Thanks to Lovereading for sending me a copy of this book to review.

There’s something pretty exciting about picking up a book you’ve been desperate to read and seeing it start off brilliantly – knowing you’re in for a treat of a story. Unravelling Oliver was exactly that for me, at least at first. I guess I enjoyed the beginning and the ending a lot more than the content in the middle. This book was gripping from page one as we’re thrown straight into the story of Oliver, an unusual, multi-layered and quite uncomfortable character. The concept to this book was great. At the beginning, Oliver tells us how he has punched his wife Alice, surprising himself and leaving her in a coma. It’s a shocking opener and the rest of the book takes us back in time, a psychological study of Oliver and what turned him into the person he has become, through the perspective of the people that have known him. There’s chapters told from various different characters, all adding to the development of such a weird and interesting character, leading up to the moment he puts his wife in a coma.
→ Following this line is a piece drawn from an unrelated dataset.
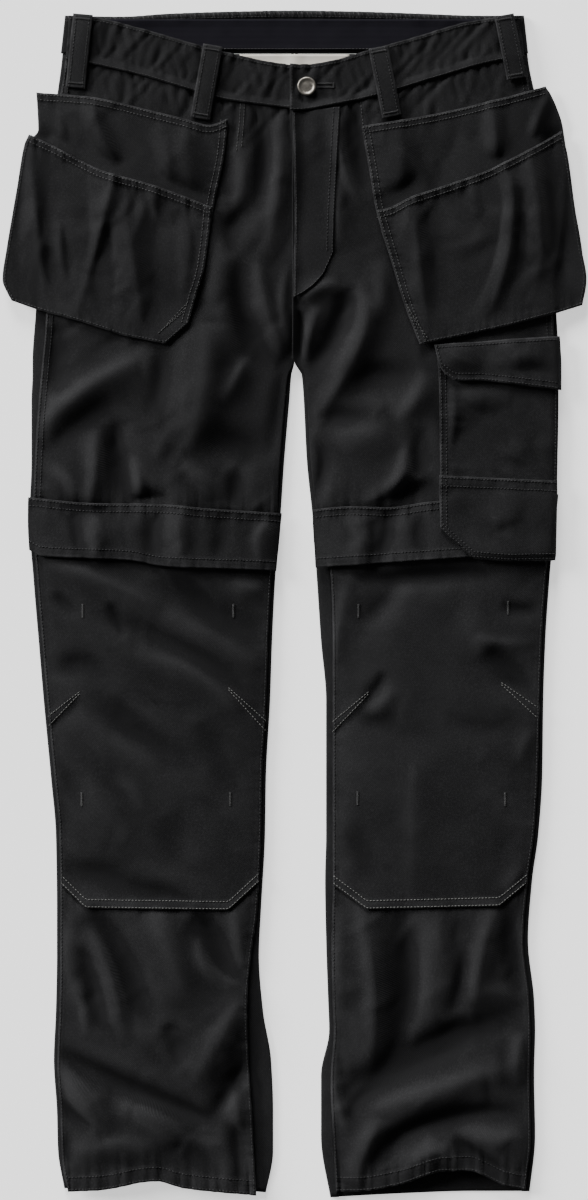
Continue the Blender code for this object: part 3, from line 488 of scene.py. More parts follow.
def smooth(table, at, column=1):
    """Read a column of a table at the given places, with a curve that keeps between its rows."""
    rows = np.array(table, dtype=float)
    places = rows[:, 0]
    values = rows[:, column]
    gaps = np.diff(places)
    slopes = np.diff(values) / gaps
    product = slopes[:-1] * slopes[1:]
    total = np.where(product > 0, slopes[:-1] + slopes[1:], 1.0)
    middle = np.where(product > 0, 2.0 * product / total, 0.0)
    tangents = np.concatenate([slopes[:1], middle, slopes[-1:]])
    at = np.asarray(at, dtype=float)
    row = np.clip(np.searchsorted(places, at, side="right") - 1, 0, len(places) - 2)
    gap = gaps[row]
    t = np.clip((at - places[row]) / gap, 0.0, 1.0)
    rise = (3.0 - 2.0 * t) * t * t
    start_pull = t * (1.0 - t) ** 2 * gap * tangents[row]
    end_pull = t * t * (t - 1.0) * gap * tangents[row + 1]
    return values[row] * (1.0 - rise) + values[row + 1] * rise + start_pull + end_pull


def straight(table, at):
    """Read a table of corners at the given places, with straight runs between them."""
    rows = np.array(table, dtype=float)
    return np.interp(at, rows[:, 0], rows[:, 1])


def leg_edge(side, column):
    """An edge or seam of one leg as a function of the place down the garment."""
    return lambda down: smooth(LEGS[side], down, column)


def pocket_edges(table):
    """Outer, inner, top and low edge of a pocket as functions. The low edge keeps its corners."""
    return (lambda at: smooth(table["outer"], at), lambda at: smooth(table["inner"], at),
            lambda at: smooth(table["top"], at), lambda at: straight(table["low"], at))


def cross_seam(table, side, shift=0.0):
    """A cross seam of one side as a function of the distance from the centre line."""
    return lambda reach: smooth(table[side], reach) + shift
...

I wondered whether we would ever understand why.

The style this book is told in is one I truly enjoyed – really intricate and powerful. Liz Nugent showed the immense ability to write a book impossible to put down. Right from that first line, I was hooked on the story – drawn in, interested and not willing to stop reading. Throughout the course of this book, I had mixed emotions. At times I liked it, others unmoved by it. Sometimes I found it confusing and for a part, a bit dull. Other times it was tense and fascinating. The only thing which stayed the same across all 230 pages, for me, was that I always needed to learn more and with that I just couldn’t bring myself to put the book aside, even for a minute or two. I wasn’t even sure I was enjoying it that much but it was a highly compelling, intriguing story – a book perfect to read in one sitting.
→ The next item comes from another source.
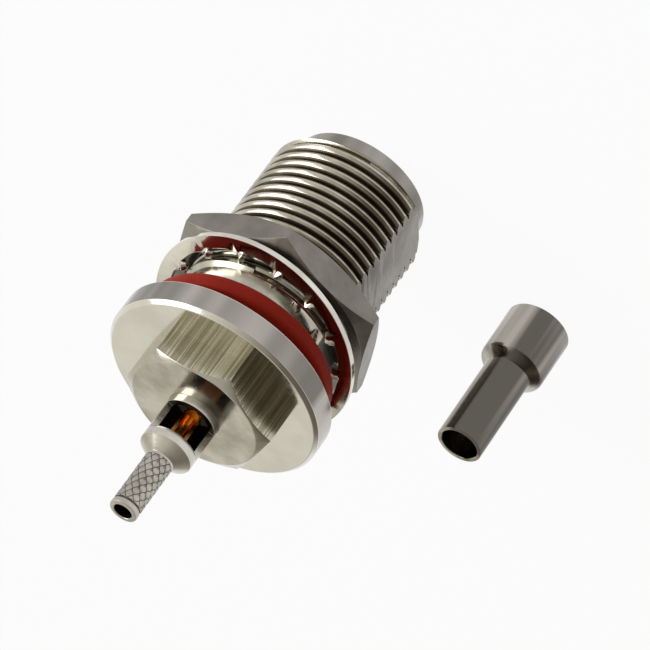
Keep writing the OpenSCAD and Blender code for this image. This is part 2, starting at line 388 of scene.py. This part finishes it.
# %% A tool that follows a helix
def helical_tool(name, profile, start_z, turns, lead, steps):
    """A closed (radius, height) profile in the XZ plane, swept about Z along a helix."""
    clear_selection()
    bpy.ops.mesh.primitive_circle_add(vertices=len(profile), radius=mm)
    tool = bpy.context.object
    tool.name = name
    bpy.ops.object.mode_set(mode="EDIT")
    mesh = bmesh.from_edit_mesh(tool.data)
    for vertex, (r, z) in zip(mesh.verts, profile):
        vertex.co = (r * mm, 0, (start_z + z) * mm)
    bmesh.update_edit_mesh(tool.data)
    bpy.ops.object.mode_set(mode="OBJECT")
    apply_modifier(
        tool, "SCREW", angle=2 * math.pi * turns, screw_offset=lead * turns * mm, iterations=1, steps=steps,
        render_steps=steps, axis="Z", use_merge_vertices=False, use_smooth_shade=False)
    choose(tool)
    bpy.ops.object.mode_set(mode="EDIT")
    bpy.ops.mesh.select_all(action="SELECT")
    bpy.ops.mesh.fill_holes(sides=len(profile))
    bpy.ops.mesh.normals_make_consistent(inside=False)
    bpy.ops.object.mode_set(mode="OBJECT")
    return tool


# %% Cut the thread
thread_pitch, thread_turns = 1.0583, 16.25
groove_side = [(7.4, 0.04), (7.6, 0.13), (7.74, 0.235), (7.83, 0.34), (7.91, 0.5), (8.1, 0.515)]
groove = [(r, -z) for r, z in groove_side] + groove_side[::-1]
thread_tool = helical_tool(
    "thread_tool", groove, start_z=0.196 + thread_pitch, turns=thread_turns, lead=thread_pitch,
    steps=round(thread_turns * shank_sides))
cut(shank, thread_tool)

# %% Mill the flat
flat_x, tool_half = 6.9, 2.0
cut(shank, box_tool("flat_tool", (tool_half, 9.0, 13.0), (flat_x + tool_half, 0, 9.5)))
choose(shank)
bpy.ops.object.shade_smooth_by_angle(angle=math.radians(25))
dress(shank, thread_nickel, "connector", "nickel", "main_body")


# %% Painted shade in the thread's roots and on the collar, and the finish of the flat
def in_thread_root(face):
    x, radius, height = face.center.x, face.center.xy.length, face.center.z
    return 7.2 * mm < radius < 7.7 * mm and 2.6 * mm < height < thread_high * mm and x < 6.85 * mm


def on_collar(face):
    return 6.0 * mm < face.center.xy.length < 6.7 * mm and face.center.z < 1.8 * mm


def on_flat(face):
    return face.normal.x > 0.99 and 6.88 * mm < face.center.x < 6.92 * mm


# Painted shade: the thread roots get the near-black finish.
second_finish(shank, painted_shade_nickel, in_thread_root)
# Painted shade and painted reflection streaks on the collar.
second_finish(shank, rim_nickel_painted_shade, on_collar)
second_finish(shank, brushed_nickel, on_flat)

# %% [markdown]
# ## Flange and rear hexagon
# The flange is a turned disc with a bright chamfer at its rear edge, and its rim is duller than
# its faces; the rim is also painted darker, with broad streaks along the axis, which are painted
# shade and painted reflection bands. The hexagon behind it is milled, so it starts as a six-sided
# prism, and a turned shape with a 30 degree cone takes off its corners. Its sides keep the lines of
# the cutter and its end those of the lathe, so it gets two finishes.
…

Oliver was a difficult character to figure out. With each startling revelation this book delivered, my opinion on him changed. I’m not quite sure how I was meant to feel about him or even how I actually felt about him. He’s a very complicated character and has that wry wit, a dark sense of humour that kind of made him a little endearing in a strange sort of way. His experiences in the past, the way he was brought up, the people who deserted him, the mistakes he made – I almost felt sorry for Oliver at times because some of the circumstances just weren’t his fault. Even though some of the things he did were unforgiveable, this book made me consider his actions more and almost change my mind. I loved how he wasn’t an obvious evil character, we weren’t being told to hate him or even to feel sorry for him, we get a real psychoanalysis of his character and it’s quite sinister but very addictive reading.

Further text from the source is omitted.